• Exercise directions:
Print each line exactly as it is given.

• Available data:
══════
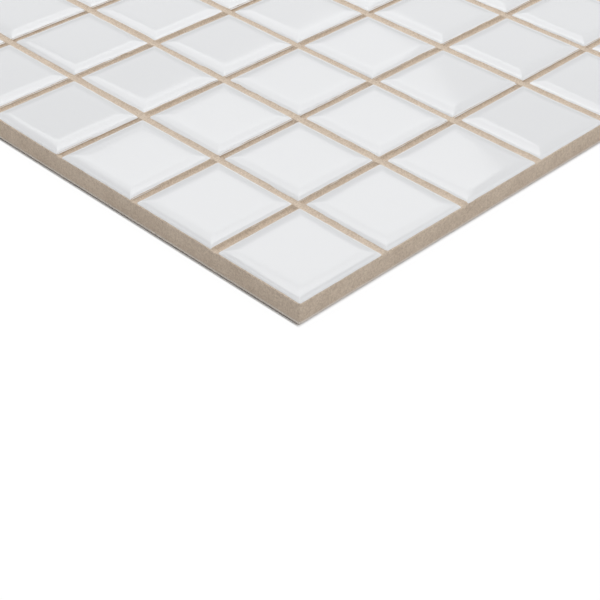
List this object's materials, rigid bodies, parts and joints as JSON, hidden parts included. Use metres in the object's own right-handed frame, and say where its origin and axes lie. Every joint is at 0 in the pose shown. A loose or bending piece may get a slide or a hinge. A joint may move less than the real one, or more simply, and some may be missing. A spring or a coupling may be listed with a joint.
{
  "type": "mosaic tile sheet",
  "caption": "Square sheet of small glazed ceramic tiles with cushioned edges, grouted flush round the outer edge and held on a thin mesh backing.",
  "frame": {"origin": "centre of the underside of the mesh backing, on the surface the sheet lies on", "axes": "+Z out of the glazed faces, X along the rows of tiles, Y across them"},
  "size_m": [0.3038, 0.3038, 0.0063],
  "materials": {
    "white_glaze": "glossy",
    "tan_grout": "matte",
    "backing_mesh": "matte"
  },
  "bodies": {
    "root": {"tile_row_01": "white_glaze", "tile_row_02": "white_glaze", "tile_row_03": "white_glaze", "tile_row_04": "white_glaze", "tile_row_05": "white_glaze", "tile_row_06": "white_glaze", "tile_row_07": "white_glaze", "tile_row_08": "white_glaze", "tile_row_09": "white_glaze", "tile_row_10": "white_glaze", "tile_row_11": "white_glaze", "tile_row_12": "white_glaze", "grout": "tan_grout", "mesh_backing": "backing_mesh"}
  },
  "joints": []
}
══════
• Final result:
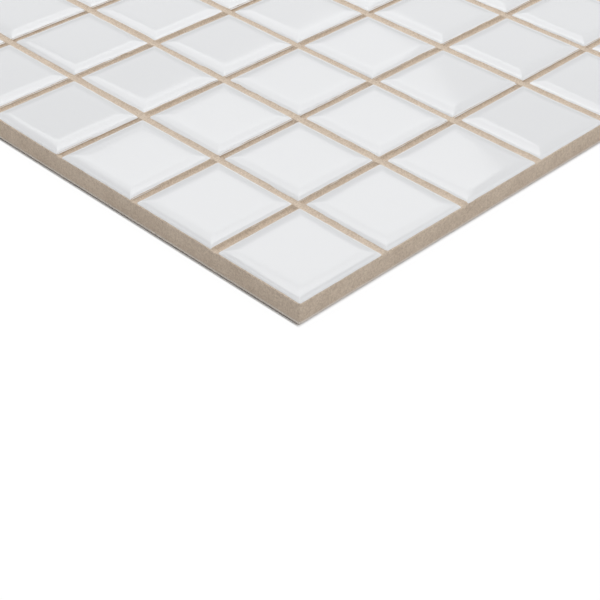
List this object's materials, rigid bodies, parts and joints as JSON, hidden parts included. Use metres in the object's own right-handed frame, and say where its origin and axes lie. Every joint is at 0 in the pose shown. A loose or bending piece may get a slide or a hinge. A joint may move less than the real one, or more simply, and some may be missing. A spring or a coupling may be listed with a joint.
{
  "type": "mosaic tile sheet",
  "caption": "Square sheet of small glazed ceramic tiles with cushioned edges, grouted flush round the outer edge and held on a thin mesh backing.",
  "frame": {"origin": "centre of the underside of the mesh backing, on the surface the sheet lies on", "axes": "+Z out of the glazed faces, X along the rows of tiles, Y across them"},
  "size_m": [0.3038, 0.3038, 0.0063],
  "materials": {
    "white_glaze": "glossy",
    "tan_grout": "matte",
    "backing_mesh": "matte"
  },
  "bodies": {
    "root": {"tile_row_01": "white_glaze", "tile_row_02": "white_glaze", "tile_row_03": "white_glaze", "tile_row_04": "white_glaze", "tile_row_05": "white_glaze", "tile_row_06": "white_glaze", "tile_row_07": "white_glaze", "tile_row_08": "white_glaze", "tile_row_09": "white_glaze", "tile_row_10": "white_glaze", "tile_row_11": "white_glaze", "tile_row_12": "white_glaze", "grout": "tan_grout", "mesh_backing": "backing_mesh"}
  },
  "joints": []
}